3. The client (browser or API client) reassembles the response packets to form the complete data, whether it’s an HTML page or JSON.

Step 8: Final Step—Rendering the Response in the Browser or API Client

Once all the packets arrive, the browser or API client renders the response:

• If it’s an HTML template, the browser will display the webpage, including any CSS and JavaScript resources.
• If it’s a JSON response, the API client will present the data in its raw form or format it based on the application’s design.

Why This Matters: Best Practices for Faster Web Applications and APIs

Understanding the full lifecycle of a web request, from browser to server and back again, is essential if you want to build fast, efficient applications. Here are some best practices you should consider implementing:

1. Optimize Your Database Queries: Use Django’s query optimizations, such as select_related and prefetch_related, to minimize the number of queries you make.
2. Enable Caching: Both in Django and NGINX, use caching to store frequently requested data, reducing the need to hit the database for every request.
3. Compress Responses: Enable gzip or Brotli compression in NGINX to reduce the size of the responses sent to the client.
4. Use Connection Pooling: Reuse database connections rather than opening a new one for every request.

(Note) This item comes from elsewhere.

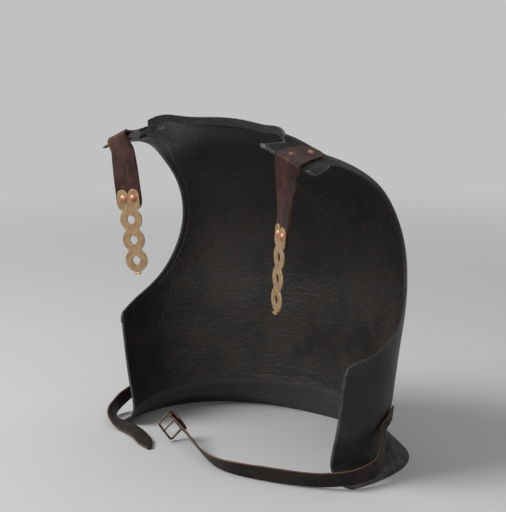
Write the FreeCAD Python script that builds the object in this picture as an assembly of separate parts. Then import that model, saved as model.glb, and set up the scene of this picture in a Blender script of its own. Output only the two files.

This can reduce overhead and speed up your app.
5. Load Balancing: If your app is handling a lot of traffic, set up load balancing with NGINX to distribute requests across multiple servers efficiently.

Conclusion: Mastering the Request-Response Cycle for Better Web Applications

Understanding how a Python web application processes a request—from DNS to TCP/IP to Django—gives you the knowledge to build faster, more efficient web apps and APIs. Every decision you make in your stack affects performance, from how you set up NGINX to how your Django views query the database.

By mastering these basics, you’ll be well-equipped to build optimized applications and demonstrate your deep understanding to future employers and clients alike.